Jangan tanya kemeriahannya di malam hari. Apa hobi di bos, makanan kesukaan, lagu-lagu kesukaan, oleh-oleh yang pantas, menjadi hal penting. Bila si kepala wilayah salah dalam melayani, akan berbuah mutasi ke wilayah yang "kering".
Kalau target akhir tahun dapat dicapai atau dilampaui, agenda si bos akan mengambil cuti atau dinas sambil refreshing di luar negeri. Jangan tanya apakah ini efisien atau tidak, meski si bos pintar ngomong efisiensi saat menyampaikan pengarahan.
O ya, namanya juga bos, tentu memberikan kata sambutan, pengarahan, menggunting pita, menandatangani prasasti, atau yang sejenis itu, adalah hal yang sering dilakukan.Â
Hebatnya, dalam berbagai acara seperti itu, tangannya seolah tak berfungsi. Pintu mobil ada yang membukakan. Tas ada yang membawakan. Bahan presentasi ada yang menyiapkan dan menayangkan. Demikian pula kacamata dan buku catatan.
Benar kata orang, jabatan itu memabukkan. Awalnya bos baru seperti akan merombak budaya kerja menjadi lebih efisien, lebih to the point. Tapi lama-lama hanyut dengan gaya lama yang memperlakukan bos seperti raja.

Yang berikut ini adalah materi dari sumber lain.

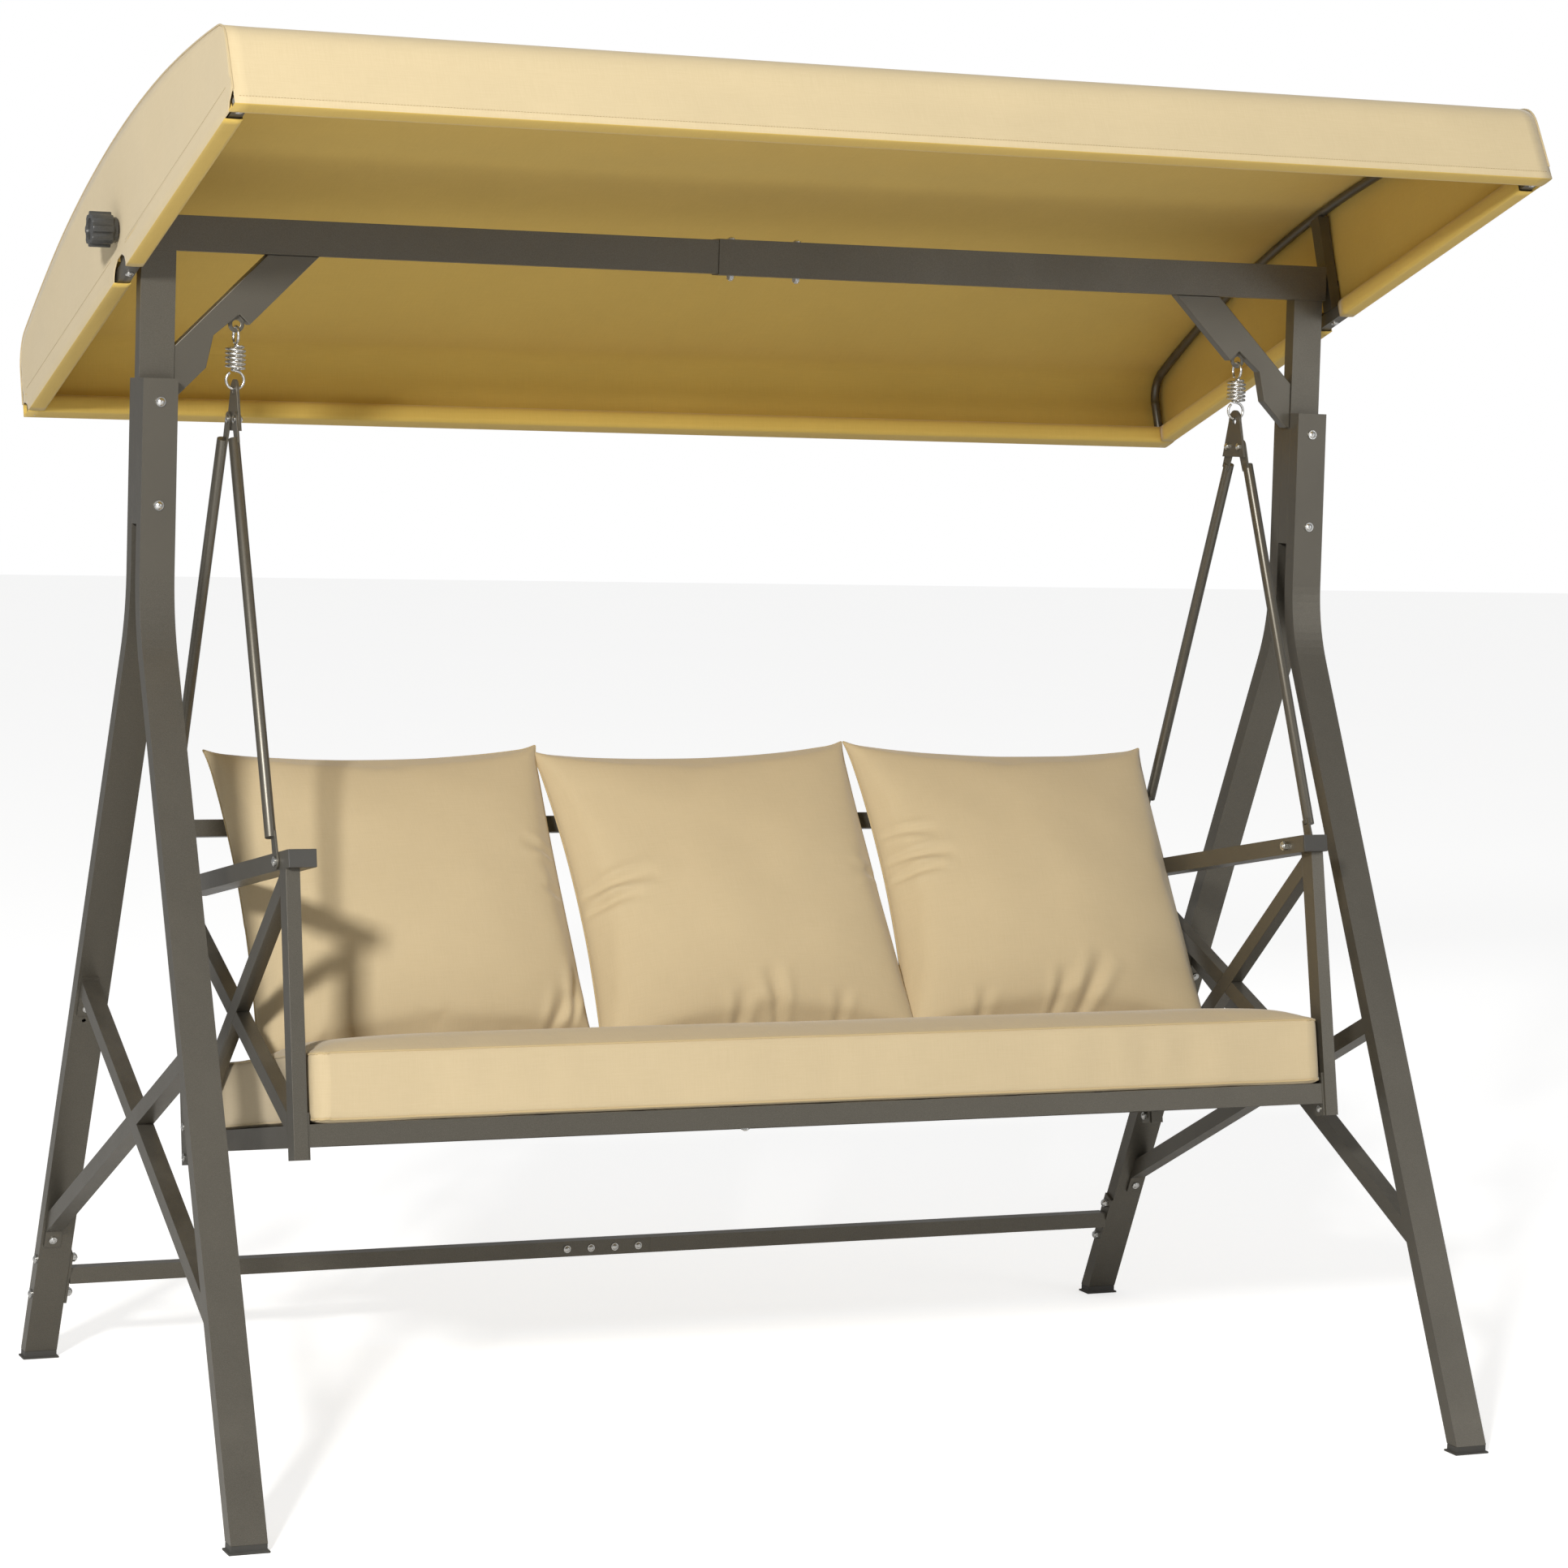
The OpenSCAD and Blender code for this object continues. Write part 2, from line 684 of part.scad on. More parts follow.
module seat_cushion() {
    w = sx - post_w - 11;
    r = 28;
    color(cloth_c) seat() translate([0, 0, base_hi + 0.5]) linear_extrude(cushion_t) {
        translate([-w + r, cush_u0]) square([2 * (w - r), cush_u1 - cush_u0]);
        translate([-w, cush_u0 + r]) square([2 * w, cush_u1 - cush_u0 - 2 * r]);
        for (x = [-w + r, w - r]) for (u = [cush_u0 + r, cush_u1 - r])
            translate([x, u]) circle(r = r);
    }
}

lean = 22.9;
pillow_mid = 2;
pillow_step = pillow_w + 6;
pil_foot = [rear_u - 211, base_hi + cushion_t + 17];

module pillow(x) {
    hw = pillow_w / 2;
    hh = pillow_h / 2;
    ht = pillow_t / 2;
    rw = (hw * hw + ht * ht) / (2 * ht);
    rh = (hh * hh + ht * ht) / (2 * ht);
    color(cloth_c) seat() translate([x, pil_foot[0], pil_foot[1]]) rotate([-lean, 0, 0])
        translate([0, 0, hh]) intersection() {
            translate([0, rw - ht, 0]) cylinder(r = rw, h = pillow_h + 20, center = true, $fn = 240);
            translate([0, ht - rw, 0]) cylinder(r = rw, h = pillow_h + 20, center = true, $fn = 240);
            translate([0, rh - ht, 0]) rotate([0, 90, 0])
                cylinder(r = rh, h = pillow_w + 20, center = true, $fn = 240);
            translate([0, ht - rh, 0]) rotate([0, 90, 0])
                cylinder(r = rh, h = pillow_w + 20, center = true, $fn = 240);
        }
}

// Canopy, drawn about the tilt pivot and tilted as one
module canopy() {
    translate([0, 0, pivot_c]) rotate([-canopy_tilt, 0, 0]) children();
}

arc_q = canopy_rise - arc_r;
corner_r = 55;

// Side profile of the cover, k inside the outer face
module profile(k, low) {
    r = arc_r - k;
    pf = -cp + 20 + k;
    pr = cp - k;
    rc = corner_r - k;
    cb = [pr - rc, arc_q + sqrt((r - rc) * (r - rc) - (pr - rc) * (pr - rc))];
    a1 = atan2(pr - rc, cb[1] - arc_q);
    a0 = -asin(-pf / r);
    polygon(concat([[-cp + k, low]],
        [for (i = [0:24]) [r * sin(a0 + (a1 - a0) * i / 24), arc_q + r * cos(a0 + (a1 - a0) * i / 24)]],
        [for (i = [1:8]) cb + rc * [sin(a1 + (90 - a1) * i / 8), cos(a1 + (90 - a1) * i / 8)]],
        [[pr, low]]));
}

module canopy_cover() {
    w = side_x + 14;
    color(cloth_c) canopy() difference() {
        yz(-w, w) profile(0, tube_q - 2);
        yz(-w + 2, w - 2) profile(2, tube_q - 12);
        for (s = [-1, 1]) side(s) {
            translate([w - 10, -34, tube_q - 10]) cube([20, 68, 34]);
            translate([w - 10, 0, 0]) rotate([0, 90, 0]) cylinder(r = 9, h = 20);
        }
    }
}

module rib(s) {
    rr = arc_r - 3 - rib_d / 2;
    pf = -cp + 32;
    pr = cp - 12;
    bf = 34;
    br = 44;
    cf = [pf + bf, arc_q + sqrt((rr - bf) * (rr - bf) - (pf + bf) * (pf + bf))];
    cr = [pr - br, arc_q + sqrt((rr - br) * (rr - br) - (pr - br) * (pr - br))];
    af = atan2(cf[0], cf[1] - arc_q);
    ar = atan2(cr[0], cr[1] - arc_q);
    q0 = tube_q + tube_t + gap;
    color(frame_c) side(s) canopy() translate([side_x, 0, 0]) difference() {
        union() {
            rod_to([0, pf, q0], [0, pf, cf[1]], rib_d / 2);
            rod_to([0, pr, q0], [0, pr, cr[1]], rib_d / 2);
            rib_arc(cf, bf, 180, 90 - af, rib_d / 2, 96);
            rib_arc([0, arc_q], rr, 90 - af, 90 - ar, rib_d / 2, 720);
            rib_arc(cr, br, 90 - ar, 0, rib_d / 2, 96);
            rib_collar(cf, bf, 180);
            rib_collar(cf, bf, 90 - af);
            rib_collar(cr, br, 90 - ar);
            rib_collar(cr, br, 0);
        }
        for (p = [pf, pr])
            translate([0, p, q0 - 1]) cylinder(r = 3.2, h = 12);
    }
}

// The slight swell where two lengths of a rib meet
module rib_collar(c, r, a) {
    p = c + r * [cos(a), sin(a)];
    t = 2 * [-sin(a), cos(a)];
    rod_to([0, p[0] - t[0], p[1] - t[1]], [0, p[0] + t[0], p[1] + t[1]], rib_d / 2 + 0.3);
}

module rib_arc(c, r, a0, a1, t, n) {
    translate([0, c[0], c[1]]) rotate([90, 0, 90]) rotate([0, 0, a1])
        rotate_extrude(angle = a0 - a1, $fn = n) translate([r, 0]) circle(r = t, $fn = 32);
}

module canopy_side_tube(s) {
    color(frame_c) side(s) canopy() difference() {
        tube_y(side_x - tube_t / 2, side_x + tube_t / 2, -cp + 10, cp - 6, tube_q, tube_q + tube_t, wall);
        for (p = [-cp + 32, 0, cp - 12])
            translate([side_x, p, tube_q - 5]) cylinder(r = 3.2, h = 30);
        for (p = [front_p, rear_p])
            translate([side_x - 20, p, tube_q + tube_t / 2]) rotate([0, 90, 0]) cylinder(r = 3.2, h = 40);
    }
}

module cross_tube(p) {
    x1 = side_x - tube_t / 2 - gap;
    color(frame_c) canopy()
        tube_x(-x1, x1, p - 8, p + 8, tube_q + 1, tube_q + 17, wall);
}

module canopy_front_tube() {
    cross_tube(front_p);
}

module canopy_rear_tube() {
    cross_tube(rear_p);
}

module tilt_bracket(s) {
    rr = arc_r - 3 - rib_d;
    color(frame_c) side(s) canopy() difference() {
        tube_z(side_x - 10, side_x + 8, -12.5, 12.5, tube_q + tube_t + gap, arc_q + rr - 0.5, wall);
        translate([side_x - 20, 0, 0]) rotate([0, 90, 0]) cylinder(r = 4.05, h = 40);
    }
}

module canopy_caps() {
    color(dark_c) for (s = [-1, 1]) side(s) canopy() {
        translate([side_x - 9, -cp + 7, tube_q]) cube([tube_t, 2.8, tube_t]);
        translate([side_x - 9 + wall + gap, -cp + 9.5, tube_q + wall + gap])
            cube([tube_t - 2 * wall - 2 * gap, 3, tube_t - 2 * wall - 2 * gap]);
        translate([side_x - 9, cp - 5.8, tube_q]) cube([tube_t, 2.8, tube_t]);
        translate([side_x - 9 + wall + gap, cp - 8.5, tube_q + wall + gap])
            cube([tube_t - 2 * wall - 2 * gap, 3, tube_t - 2 * wall - 2 * gap]);
    }
}

module canopy_bolts() {
    color(zinc_c) for (s = [-1, 1]) side(s) canopy() {
        for (p = [-cp + 32, cp - 12])
            translate([side_x, p, tube_q]) bolt(3, tube_t + 8, 5, 3, 0);
        translate([side_x, 0, tube_q]) bolt(3, tube_t + 6, 6, 4, 0);
        for (p = [front_p, rear_p])
            translate([side_x + 9, p, tube_q + tube_t / 2]) rotate([0, -90, 0]) bolt(3, tube_t + 8, 5, 2.4, 0);
    }
}

module knob(s) {
    x0 = side_x + 14 + 1;
    color(dark_c) side(s) translate([0, 0, pivot_c]) rotate([0, 90, 0]) {
        translate([0, 0, x0]) cylinder(r = knob_d * 0.36, h = 8);
        difference() {
            translate([0, 0, x0 + 7.9]) cylinder(r = knob_d / 2, h = 30);
            for (i = [0:7])
                rotate([0, 0, 45 * i + 22.5]) translate([knob_d / 2 + 3.5, 0, x0 + 5]) cylinder(r = 7, h = 35);
            translate([0, 0, x0 + 35.5]) cylinder(r = knob_d * 0.3, h = 5);
        }
        translate([0, 0, xo - 12]) cylinder(r = 4, h = x0 - xo + 13);
    }
}

front_leg(-1);  // front_leg_left
front_leg(1);  // front_leg_right
rear_leg(-1);  // rear_leg_left
rear_leg(1);  // rear_leg_right
foot_caps();
side_brace(-1);  // side_brace_left
side_brace(1);  // side_brace_right
post(-1);  // post_left
post(1);  // post_right
beam_left();
beam_right();
gusset(-1);  // gusset_left
gusset(1);  // gusset_right
stretcher_left();
stretcher_right();
leg_bolts();
brace_bolts();
stretcher_bolts();
beam_bolts();
spring(-1);  // spring_left
spring(1);  // spring_right
strap(-1);  // strap_left
strap(1);  // strap_right
hanger_front(-1);  // hanger_front_left
hanger_front(1);  // hanger_front_right
hanger_rear(-1);  // hanger_rear_left
hanger_rear(1);  // hanger_rear_right
hanger_rivets();
hanger_bolts();
seat_front_post(-1);  // seat_front_post_left
seat_front_post(1);  // seat_front_post_right
seat_rear_post(-1);  // seat_rear_post_left
seat_rear_post(1);  // seat_rear_post_right
seat_side_brace(-1);  // seat_side_brace_left
seat_side_brace(1);  // seat_side_brace_right
arm(-1);  // arm_left
arm(1);  // arm_right
arm_caps();
seat_base_frame();
back_rail();
back_slats();
seat_bolts();
seat_cushion();
pillow(pillow_mid - pillow_step);  // pillow_left
pillow(pillow_mid);  // pillow_middle
pillow(pillow_mid + pillow_step);  // pillow_right
canopy_cover();
rib(-1);  // canopy_rib_left
rib(1);  // canopy_rib_right
canopy_side_tube(-1);  // canopy_side_tube_left
canopy_side_tube(1);  // canopy_side_tube_right
canopy_front_tube();
canopy_rear_tube();
tilt_bracket(-1);  // tilt_bracket_left
tilt_bracket(1);  // tilt_bracket_right
canopy_caps();
canopy_bolts();
knob(-1);  // knob_left
knob(1);  // knob_right
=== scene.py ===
"""Canopy swing bench: fabric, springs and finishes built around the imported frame.

All lengths are metres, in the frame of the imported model: +X to the right seen from the front,
-Y to the front and +Z up, with the origin on the ground under the middle of the beam.
"""

import json
import logging
import math
from dataclasses import dataclass, field
from enum import Enum

import bmesh
import bpy
import numpy as np
from mathutils import Matrix, Vector, noise


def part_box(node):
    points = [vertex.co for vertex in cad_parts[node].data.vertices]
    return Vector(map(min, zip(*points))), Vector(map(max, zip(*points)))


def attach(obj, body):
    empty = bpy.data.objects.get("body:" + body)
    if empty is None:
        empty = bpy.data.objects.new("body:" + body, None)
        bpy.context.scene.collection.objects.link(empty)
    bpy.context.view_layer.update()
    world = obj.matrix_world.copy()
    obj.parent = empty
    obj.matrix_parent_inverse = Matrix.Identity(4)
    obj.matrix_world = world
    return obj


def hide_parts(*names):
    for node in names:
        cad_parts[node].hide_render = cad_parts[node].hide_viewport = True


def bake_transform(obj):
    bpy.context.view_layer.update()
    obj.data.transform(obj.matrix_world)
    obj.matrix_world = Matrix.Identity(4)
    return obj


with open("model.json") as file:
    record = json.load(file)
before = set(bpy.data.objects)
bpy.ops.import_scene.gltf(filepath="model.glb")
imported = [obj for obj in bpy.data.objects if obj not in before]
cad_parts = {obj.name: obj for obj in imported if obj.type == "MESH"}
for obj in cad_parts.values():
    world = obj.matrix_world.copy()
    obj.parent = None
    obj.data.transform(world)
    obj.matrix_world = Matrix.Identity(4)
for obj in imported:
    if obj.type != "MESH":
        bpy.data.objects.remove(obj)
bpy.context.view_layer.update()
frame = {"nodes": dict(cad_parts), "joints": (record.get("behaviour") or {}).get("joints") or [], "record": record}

LOG = logging.getLogger("swing_bench")
CLOTH_UV = "cloth"
Colour = tuple[float, float, float, float]


class Slot(Enum):
    """The material slots of the record that new pieces take their finish from."""

    ZINC = "zinc"
    CANOPY = "canopy_cloth"
    CUSHION = "cushion_cloth"


# ---------------------------------------------------------------- node helpers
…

Mungkin si bos tidak salah, karena banyak kepentingan yang bermain. Maksudnya, orang-orang dekat bos berkepentingan agar budaya lama tetap lestari. Laporan yang sampai ke si bos sudah dibungkus dengan format yang menyenangkan dan menyanjung si bos.
Itu baru dari kalangan internal perusahaan. Pihak eksternal, khususnya para rekanan yang menjadi pemasok barang kebutuhan perusahaan, para kontraktor pemburu proyek pembangunan sesuai rencana kerja perusahaan, juga tak kalah gencar melakukan pendekatan.
Lama-lama, rekanan yang disukai si bos akan ikut menjadi pihak yang berpengaruh, yang punya kekuatan bayangan. Bahkan ustad kesukaan si bos yang sering dipanggil berceramah bila ada acara keagamaan di kantor, juga punya kekuatan bayangan.
Begitulah, ternyata memang tidak mudah untuk mengubah budaya kerja yang awet secara turun menurun. Mungkin hal yang sama akan dihadapi oleh para menteri berusia muda yang berasal dari swasta.Â
Tapi dengan tekad yang kuat, tidak hanyut dalam empuknya kursi kekuasaan, Â seharusnya para menteri mampu menciptakan budaya kerja yang lebih fokus pada substansi, bukan seremonial yang penuh basa basi.